As mentioned, the actual model code just consists of a set of python functions. Functions represent transitions between different states of the model, hence the input of a function represents one model state and the output another. How this model state is defined is not important for heiplanet, but is an implementation detail you can decide on. Consequently, the function signatures are also implementation details and you can freely decide what they should be. Each function needs to accept the input of its predecessors though, and outputs something its successors must accept. Each of these steps can itself be composed of other function calls, contain closures or other language constructs.

Write your functions according to the model specifications and ideally add some unit tests to make sure each one works as expected. Make sure that the first input parameters correspond to its predecessor functions in the computational graph. All other parameters the function needs can follow as arguments or keyword arguments which can be specified in the config file.

All these functions need to be explicitly accessible from a single python file, whether by import or because they are directly defined therein. This is a basic assumption of the heiplanet system and must not be violated. Note that this does not preclude splitting your code into multiple modules internally, just provide a single module from which all relevant state changing functions of the model you are building are accessible.

That's it! There is no need to write any execution code yourself! The computation_graph object used to run the model will take care of creating this from the configuration. See the section on using a model if you need a recap

Restrictions

In order ot make this work well, there need to be a couple of restrictions in place of how you should write your functional code.

As mentioned, make all the functions representing system states accessible through a single file. This might be something similar to a package __init__.py which just imports other modules, but they must be accessible from this file.
While not explicitly forbidden, functions that rely on side effects are discouraged. This can produce deadlocks when running a model in parallel, complicates the computation graph, and makes reasoning and debugging a lot harder.
Assuming a function C has predecessors (input functions) A, B with output a, b, other parameters x, y, and keyword arguments with defaults k = r, l=s, the function signature should look like this:

def C(a, b, x, y, k=r, l=s): 
    ...

As a restriction inherited from the way we use dask, each computational graph must have a single, unique sink node that all data flows into eventually. Note that this can be a virtual node as well that does nothing. It must be present however, because we use this node as the reference from which to set up the computation.

Example

Suppose we want to build a simple toy model that does some arithmetics. The model state is a vector of numbers, initially:

idx,value
0,1
1,2
2,3

Let's call this x = [1,2,3].

The model is the following:

a = x + 2 
b = x * a 
c = a - b 
d = 5*c + 2

The first line is an addition function with a fixed second summand of 2, the second is a multiplication of original data and the result of the addition, the third is a subtraction of addition result and multiplication result and fourth is an affine transformation with offset 2 and slope 5.

At this stage, the design phase is done: We know what states the model should have, what transformations it should undergo, and in what order and with which parameters these transformations should occur.

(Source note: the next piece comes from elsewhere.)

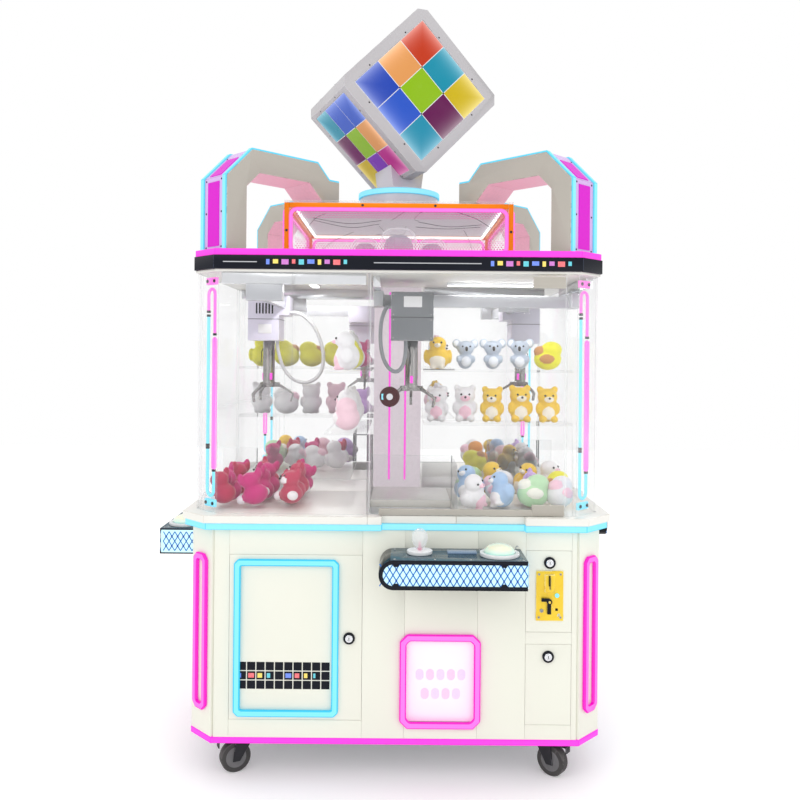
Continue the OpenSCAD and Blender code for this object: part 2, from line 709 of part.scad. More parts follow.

The functional code for each of these steps can look like this:

def add(x, y):
    return x + y


def multiply(x, y):
    return x * y


def subtract(x, y):
    return x - y


def affine(x, a=1, b=0):
    return a * x + b

Additionally, we need a data source, e.g., for loading the input data from csv:

def load_data(file_path):
    data = pd.read_csv(Path(file_path).resolve().absolute())
    return data["value"]  # return numpy array from the column 'value'

The affine transformation at the end is the data sink in this case, but we might want to add another one to store the transformed data back to disk:

def save_data(data, file_path):
    data.to_csv(file_path, index=True)

This is the python code we need to write. Note how the arguments of the functions tie into each other.

In the next step, we specify the data flow and parameters for each function, as well as in which module to find it, in a configuration json file (or object, i.e., a dictionary):

    graph_config = {
        "load_data": {
            "function": "load_data",
            "module": "./test/computation_module.py",
            "args": [
                "./test/computation_test_data.csv",
            ],
            "kwargs": {},
            "input": [],
        },
        "add": {
            "module": "./test/computation_module.py",
            "function": "add",
            "input": [
                "load_data",
            ],
            "args": [
                2,
            ],
            "kwargs": {},
        },
        "multiply": {
            "module": "./test/computation_module.py",
            "function": "multiply",
            "input": ["load_data", "add"],
            "args": [],
            "kwargs": {},
        },
        "subtract": {
            "module": "./test/computation_module.py",
            "function": "subtract",
            "input": ["add", "multiply"],
            "args": [],
            "kwargs": {},
        },
        "affine": {
            "module": "./test/computation_module.py",
            "function": "affine",
            "input": [
                "subtract",
            ],
            "args": [],
            "kwargs": {"b": 5, "a": 2},
        },
        "save": {
            "function": "save_data",
            "module": "./test/computation_module.py",
            "input": ["affine"],
            "args": [str("output.csv")],
            "kwargs": {},
        },
    }

Note the args and kwargs values in the config which fix the values of these parameters for the computation we want to have.

Before building the computation graph and running the model, we need to complete the configuration with information about the desired run mode. We will use the placeholder graph_config to represent the above here, but this normally should be added in explicitly in a json file that stores the configuration.

config = {
    'graph': graph_config, 
    'execution': {
        'scheduler': 'synchronous' # synchronous schedule, no parallelization
    }, 
}

Finally, assuming this is available as an object config (e.g., loaded from disk), we can intantiate and visualize the computation:

from heiplanet_models import computation_graph
computation = computation_graph(config)
computation.visualize()

Which should result in the following graph:

graph TB
    nodeA([load_data]) --> nodeC([multiply])
    nodeA([load_data]) --> nodeB([add])

    nodeB([add]) --> nodeC([multiply])
    nodeB([add]) --> nodeD([substract])
    nodeC([multiply]) --> nodeD([substract])
    nodeD([substract]) --> nodeE([affine])
    nodeE([affine]) --> nodeF([save])

We can use this visualization to check if the data flow actually corresponds to our theoretical design from above.

Finally, we can run the model:

computation.execute()

which in this case will result in a file output.csv with the content result = [5, -3, -15].